== Problem to solve ==
Repeat exactly the lines from the start of the material below up to and including the "return node" line.

# Available data start

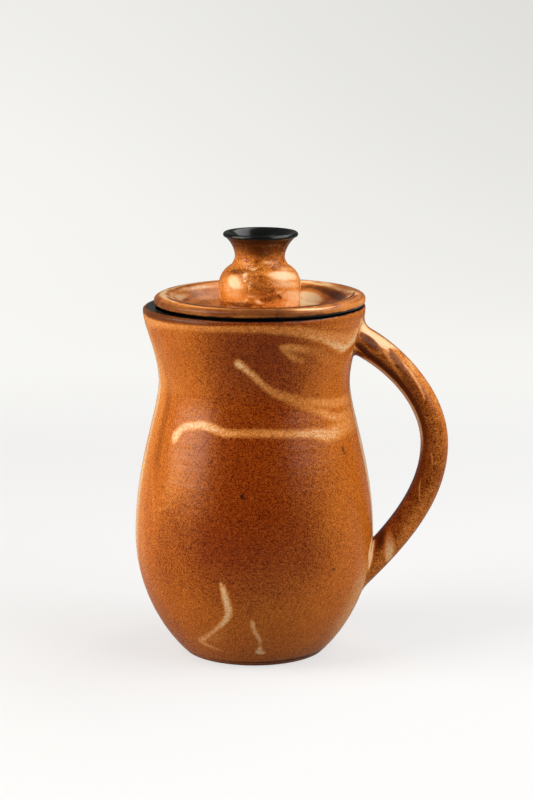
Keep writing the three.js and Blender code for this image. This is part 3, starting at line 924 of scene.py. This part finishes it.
def srgb(red, green, blue):
    """A screen colour, 0 to 255, as the linear colour that shaders take."""
    def linear(value):
        value /= 255
        return value / 12.92 if value <= 0.04045 else ((value + 0.055) / 1.055) ** 2.4
    return (linear(red), linear(green), linear(blue), 1)


class Graph:
    """Short calls that add the nodes of one material or world and link them."""

    def __init__(self, owner):
        owner.use_nodes = True
        self.tree = owner.node_tree
        self.tree.nodes.clear()

    def put(self, socket, value):
        if isinstance(value, bpy.types.NodeSocket):
            self.tree.links.new(value, socket)
        else:
            socket.default_value = value

    def add(self, kind, inputs=None, **settings):
        node = self.tree.nodes.new(kind)
        for name, value in settings.items():
            setattr(node, name, value)
        for name, value in (inputs or {}).items():
            self.put(node.inputs[name], value)
        return node

    def math(self, operation, *values):
        return self.add("ShaderNodeMath", dict(enumerate(values)), operation=operation).outputs[0]

    def plus(self, a, b):
        return self.math("ADD", a, b)

    def minus(self, a, b):
        return self.math("SUBTRACT", a, b)

    def times(self, a, b):
        return self.math("MULTIPLY", a, b)

    def swing(self, value, amount):
        """A noise, which wanders about a half, as a swing about 0."""
        return self.times(self.minus(value, 0.5), amount)

    def step(self, value, low, high, to_low=0, to_high=1):
        """value from low to high, eased from to_low to to_high."""
        inputs = {"Value": value, "From Min": low, "From Max": high, "To Min": to_low, "To Max": to_high}
        return self.add("ShaderNodeMapRange", inputs, interpolation_type="SMOOTHSTEP").outputs["Result"]

    def mix(self, factor, a, b, blend="MIX"):
        """A mix of two colours."""
        inputs = {0: factor, 6: a, 7: b}
        return self.add("ShaderNodeMix", inputs, data_type="RGBA", blend_type=blend).outputs[2]

    def blend(self, factor, a, b):
        """A mix of two numbers."""
        return self.add("ShaderNodeMix", {0: factor, 2: a, 3: b}, data_type="FLOAT").outputs[0]

    def noise(self, vector, size, detail=2, roughness=0.5, distortion=0):
        """Noise whose features are about size across, in the vector's units."""
        inputs = {"Vector": vector, "Scale": 1 / size, "Detail": detail, "Roughness": roughness}
        inputs["Distortion"] = distortion
        return self.add("ShaderNodeTexNoise", inputs).outputs["Fac"]

    def attribute(self, name):
        return self.add("ShaderNodeAttribute", attribute_name=name).outputs["Fac"]


pale_colour = srgb(230, 144, 66)
cream_and_highlight_colour = srgb(246, 209, 160)
deep_colour = srgb(74, 32, 12)
pit_and_shadow_colour = srgb(40, 16, 6)
stain_and_shade_colour = srgb(56, 24, 9)
black_colour = srgb(14, 14, 13)
clay_colour = srgb(176, 108, 70)

# What the glaze's grain and clots do to its colour, and how large they and its wider patches are, in mm
grain_bright = (1.45, 1.95, 3.0, 1)
grain_dim = (0.45, 0.34, 0.28, 1)
clot_dim = (0.6, 0.5, 0.42, 1)
grain_size = 0.66
clot_size = 1.7
patch_size = 8
drift_size = 34
black_edge_size = 4


def glaze(name, brown, light, thin, *, roughness, shine, mottling, ragged_edge, grit, bleed_run):
    """An iron-speckled glaze that breaks from brown over light to thin, under marks read from the mesh:
    pale slip with painted highlights and reflections, dark pools with painted shade, pits with a painted
    shadow under the foot, the black glaze, whose attribute is how far past its edge, and bare clay. On the
    body and the strap the tone it reads holds painted light and shade. shine is the strength of the mirror
    reflection, mottling how patchy the tone is, ragged_edge how torn the marks are, grit how much the grain
    shows, and bleed_run how far the black stains the glaze, on the knob partly as painted shade under its
    lip."""
    material = bpy.data.materials.new(name)
    g = Graph(material)
    place = g.add("ShaderNodeTexCoord").outputs["Object"]
    mm = g.add("ShaderNodeVectorMath", {0: place, 1: (1 / MM,) * 3}, operation="MULTIPLY").outputs[0]
    flat = g.add("ShaderNodeVectorMath", {0: mm, 1: (1, 1, 1.5)}, operation="MULTIPLY").outputs[0]

    drift = g.noise(mm, drift_size, 3, 0.55, 0.6)
    patch = g.noise(flat, patch_size, 3, 0.55, 0.8)
    grain = g.noise(flat, grain_size, 2, 0.6)
    clots = g.noise(flat, clot_size, 2, 0.6)
    tone = g.plus(g.attribute("tone"), g.swing(drift, 0.4))
    tone = g.plus(tone, g.swing(patch, mottling * 2.2))
    colour = g.mix(g.step(tone, 0, 0.8), brown, light)
    colour = g.mix(g.step(tone, 0.8, 1.05), colour, thin)

    grit = g.step(tone, 0.2, 1.0, grit, grit * 0.55)
    bright = g.times(g.step(grain, 0.47, 0.64), grit)
    dim = g.times(g.step(grain, 0.52, 0.36), grit)
    blotch = g.times(g.step(clots, 0.50, 0.32), grit)
    colour = g.mix(bright, colour, grain_bright, "MULTIPLY")
    colour = g.mix(dim, colour, grain_dim, "MULTIPLY")
    colour = g.mix(blotch, colour, clot_dim, "MULTIPLY")
    specks = g.add("ShaderNodeTexVoronoi", {"Vector": mm, "Scale": 0.42}, feature="F1")
    chance = g.add("ShaderNodeSeparateColor", {"Color": specks.outputs["Color"]}).outputs[0]
    speck = g.times(g.step(specks.outputs["Distance"], 0.16, 0.08), g.step(chance, 0.6, 0.75))
    colour = g.mix(g.times(speck, grit), colour, deep_colour)

    ragged = g.swing(grain, 0.4 + 1.2 * ragged_edge)
    torn = g.plus(ragged, g.swing(clots, 0.7 + 0.5 * ragged_edge))
    dark = g.attribute("dark")
    cream_and_highlight = g.times(g.attribute("cream_and_highlight"), g.step(dark, 0.08, 0.6, 1, 0))
    cover = g.plus(cream_and_highlight, g.times(torn, cream_and_highlight))
    colour = g.mix(g.step(cover, 0.05, 0.7, 0, 0.9), colour, pale_colour)
    cream_and_highlight_mask = g.step(cover, 0.5, 1.1)
    colour = g.mix(cream_and_highlight_mask, colour, cream_and_highlight_colour)
    dark_mask = g.step(g.plus(dark, g.times(torn, dark)), 0.05, 1, 0, 0.85)
    colour = g.mix(dark_mask, colour, deep_colour)
    pit_and_shadow = g.attribute("pit_and_shadow")
    colour = g.mix(pit_and_shadow, colour, pit_and_shadow_colour)

    wander = g.swing(g.noise(mm, black_edge_size), 1.2)
    black_run = g.plus(g.attribute("black"), wander)
    bleed_and_shade = g.step(black_run, -bleed_run, -0.1 * bleed_run, 0, 0.9)
    colour = g.mix(bleed_and_shade, colour, stain_and_shade_colour)
    black = g.step(black_run, -0.25, 0.25)
    colour = g.mix(black, colour, black_colour)
    bare = g.attribute("bare")
    colour = g.mix(bare, colour, clay_colour)

    matt = g.step(grain, 0.3, 0.7, roughness - 0.05, roughness + 0.07)
    matt = g.minus(matt, g.times(cream_and_highlight_mask, 0.06))
    matt = g.blend(black, matt, 0.2)
    matt = g.blend(bare, matt, 0.85)

    skin = g.plus(g.times(grain, 0.35), g.times(clots, 0.65))
    skin = g.minus(skin, g.times(pit_and_shadow, 1.5))
    skin = g.times(skin, g.step(black, 0, 1, 1, 0.25))
    bump = g.add("ShaderNodeBump", {"Height": skin, "Strength": 0.35, "Distance": 0.00025}).outputs[0]

    mirror = g.step(black, 0, 1, shine, 0.32)
    inputs = {"Base Color": colour, "Roughness": matt, "Normal": bump, "IOR": 1.5}
    inputs["Specular IOR Level"] = mirror
    shader = g.add("ShaderNodeBsdfPrincipled", inputs).outputs[0]
    g.add("ShaderNodeOutputMaterial", {"Surface": shader})
    return material


def sweep_material():
    """Near the pot a diffuse floor that keeps its shadow, with some light of its own so that it is nearly
    white. Farther back only that light, which falls off to the right and up the backdrop. The camera's rays
    and those that glass sends see all of it, and a gloss's see less."""
    material = bpy.data.materials.new("pale_sweep")
    g = Graph(material)
    place = g.add("ShaderNodeTexCoord").outputs["Object"]
    split = g.add("ShaderNodeSeparateXYZ", {"Vector": place}).outputs
    away = g.plus(split["Y"], split["Z"])
    far = g.step(g.math("ABSOLUTE", away), 0.3, 0.75)
    fall_left = g.step(away, 1.2, 2.0, 0, 0.10)
    fall_right = g.step(away, 0.4, 1.9, 0, 0.22)
    fall = g.blend(g.step(split["X"], -0.45, 0.45), fall_left, fall_right)
    level = g.blend(far, floor_glow, g.minus(backdrop_glow, fall))
    path = g.add("ShaderNodeLightPath").outputs
    seen = g.math("MAXIMUM", path["Is Camera Ray"], path["Is Transmission Ray"])
    seen = g.math("MAXIMUM", seen, g.times(path["Is Glossy Ray"], glossy_share))
    tint = g.mix(g.step(away, 0.2, 1.0), floor_tint, backdrop_tint)
    glow = g.add("ShaderNodeEmission", {"Color": tint, "Strength": g.times(level, seen)}).outputs[0]
    grey = g.mix(far, (floor_grey, floor_grey, floor_grey, 1), (0, 0, 0, 1))
    diffuse = g.add("ShaderNodeBsdfDiffuse", {"Color": grey}).outputs[0]
    both = g.add("ShaderNodeAddShader", {0: diffuse, 1: glow}).outputs[0]
    g.add("ShaderNodeOutputMaterial", {"Surface": both})
    return material


# Stage

def make_stage():
    """A floor that turns up into a backdrop in one sweep."""
    half_width = 0.95
    front, back, height, turn = -2.2, 1.6, 2.6, 0.7
    line = [(front, 0.0)]
    quarter = np.linspace(0, math.pi / 2, 40)
    line += [(back - turn + turn * math.sin(a), turn - turn * math.cos(a)) for a in quarter]
    line += [(back, height)]
    points = np.array([(side, y, z) for y, z in line for side in (-half_width, half_width)]) / MM
    faces = [(2 * i, 2 * i + 1, 2 * i + 3, 2 * i + 2) for i in range(len(line) - 1)]
    sweep = make_object("sweep", points, faces, {})
    sweep.data.materials.append(sweep_material())


def around_pot(azimuth, distance, height):
    turn = math.radians(azimuth)
    return (distance * math.cos(turn), distance * math.sin(turn), height)


def area_light(name, place, size, power, colour=(1, 1, 1)):
    """A lamp that looks at the pot's middle."""
    light = bpy.data.lights.new(name, "AREA")
    light.shape = "RECTANGLE"
    light.size, light.size_y = size
    light.energy = power
    light.color = colour
    lamp = bpy.data.objects.new(name, light)
    lamp.location = place
    towards_pot = lamp.location.copy()
    towards_pot.x, towards_pot.y, towards_pot.z = (t - p for t, p in zip(lit_point, place))
    lamp.rotation_euler = towards_pot.to_track_quat("-Z", "Y").to_euler()
    scene.collection.objects.link(lamp)


def make_world():
    """A dim room, brighter behind the pot than before it. The camera sees it as white as the backdrop."""
    world = bpy.data.worlds.new("studio")
    g = Graph(world)
    place = g.add("ShaderNodeTexCoord").outputs["Generated"]
    behind = g.add("ShaderNodeSeparateXYZ", {"Vector": place}).outputs["Y"]
    room = g.step(behind, -0.6, 0.5, room_front, room_back)
    level = g.blend(g.add("ShaderNodeLightPath").outputs["Is Camera Ray"], room, room_white)
    background = g.add("ShaderNodeBackground", {"Color": room_tint, "Strength": level}).outputs[0]
    g.add("ShaderNodeOutputWorld", {"Surface": background})
    scene.world = world


def make_camera():
    lens = bpy.data.cameras.new("camera")
    lens.lens = camera_lens
    lens.sensor_width = camera_sensor
    camera = bpy.data.objects.new("camera", lens)
    camera.location = camera_place
    camera.rotation_euler = (math.radians(90 - camera_pitch), 0, 0)
    scene.collection.objects.link(camera)
    scene.camera = camera


# Everything in its place

make_camera()
make_world()
make_stage()
area_light("left_box", around_pot(-163, 0.95, 0.33), (0.75, 0.3), 7.2, warm_light)
area_light("left_high_box", around_pot(-156, 0.75, 0.9), (0.7, 0.6), 6)
area_light("right_box", around_pot(-22, 0.9, 0.64), (1.0, 0.7), 10.5)
area_light("top_box", around_pot(38, 0.75, 1.15), (0.9, 0.7), 6)

body_glaze = glaze(
    "body_glaze", srgb(137, 52, 4), srgb(195, 101, 25), srgb(220, 142, 66),
    roughness=0.28, shine=0.16, mottling=0, ragged_edge=1, grit=1.02, bleed_run=0.9)
handle_glaze = glaze(
    "handle_glaze", srgb(136, 56, 4), srgb(202, 112, 38), srgb(226, 150, 74),
    roughness=0.28, shine=0.1, mottling=0.3, ragged_edge=0.6, grit=1.3, bleed_run=2.4)
lid_glaze = glaze(
    "lid_glaze", srgb(136, 62, 16), srgb(206, 124, 56), srgb(228, 158, 92),
    roughness=0.22, shine=0.16, mottling=0.6, ragged_edge=0.1, grit=0.3, bleed_run=0.8)
# The knob's long bleed_run darkens its neck under the flared lip: partly the black glaze fading into the
# brown, partly painted shade.
knob_glaze = glaze(
    "knob_glaze", srgb(138, 54, 7), srgb(210, 120, 42), srgb(240, 182, 120),
    roughness=0.24, shine=0.16, mottling=1, ragged_edge=0, grit=1.1, bleed_run=13)

for make, material, node, body, slot in (
    (make_body, body_glaze, "vessel", "pitcher_body", "body_glaze"),
    (make_handle, handle_glaze, "handle", "pitcher_body", "handle_glaze"),
    (make_lid, lid_glaze, "lid", "lid_body", "lid_glaze"),
    (make_knob, knob_glaze, "knob", "lid_body", "knob_glaze"),
):
    made = make()
    made.data.materials.append(material)
    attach(made, body)
    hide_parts(node)

scene.view_settings.view_transform = "Standard"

# Available data end

== Full output ==
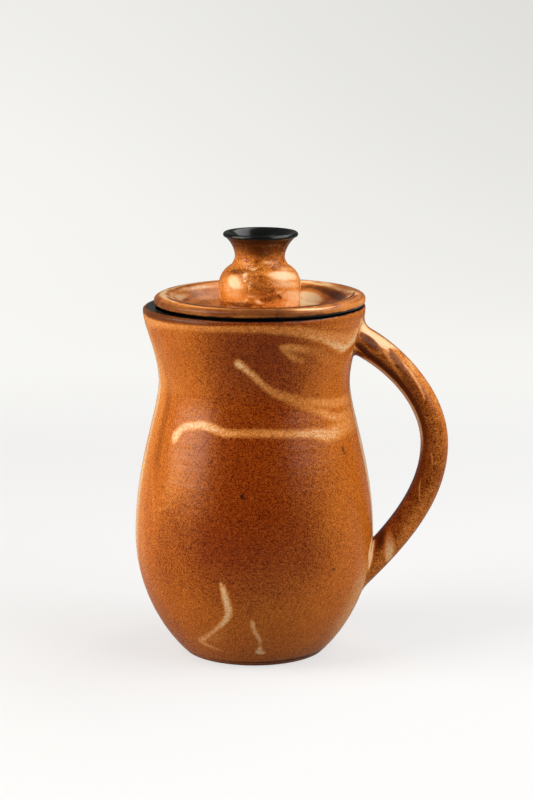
Keep writing the three.js and Blender code for this image. This is part 3, starting at line 924 of scene.py. This part finishes it.
def srgb(red, green, blue):
    """A screen colour, 0 to 255, as the linear colour that shaders take."""
    def linear(value):
        value /= 255
        return value / 12.92 if value <= 0.04045 else ((value + 0.055) / 1.055) ** 2.4
    return (linear(red), linear(green), linear(blue), 1)


class Graph:
    """Short calls that add the nodes of one material or world and link them."""

    def __init__(self, owner):
        owner.use_nodes = True
        self.tree = owner.node_tree
        self.tree.nodes.clear()

    def put(self, socket, value):
        if isinstance(value, bpy.types.NodeSocket):
            self.tree.links.new(value, socket)
        else:
            socket.default_value = value

    def add(self, kind, inputs=None, **settings):
        node = self.tree.nodes.new(kind)
        for name, value in settings.items():
            setattr(node, name, value)
        for name, value in (inputs or {}).items():
            self.put(node.inputs[name], value)
        return node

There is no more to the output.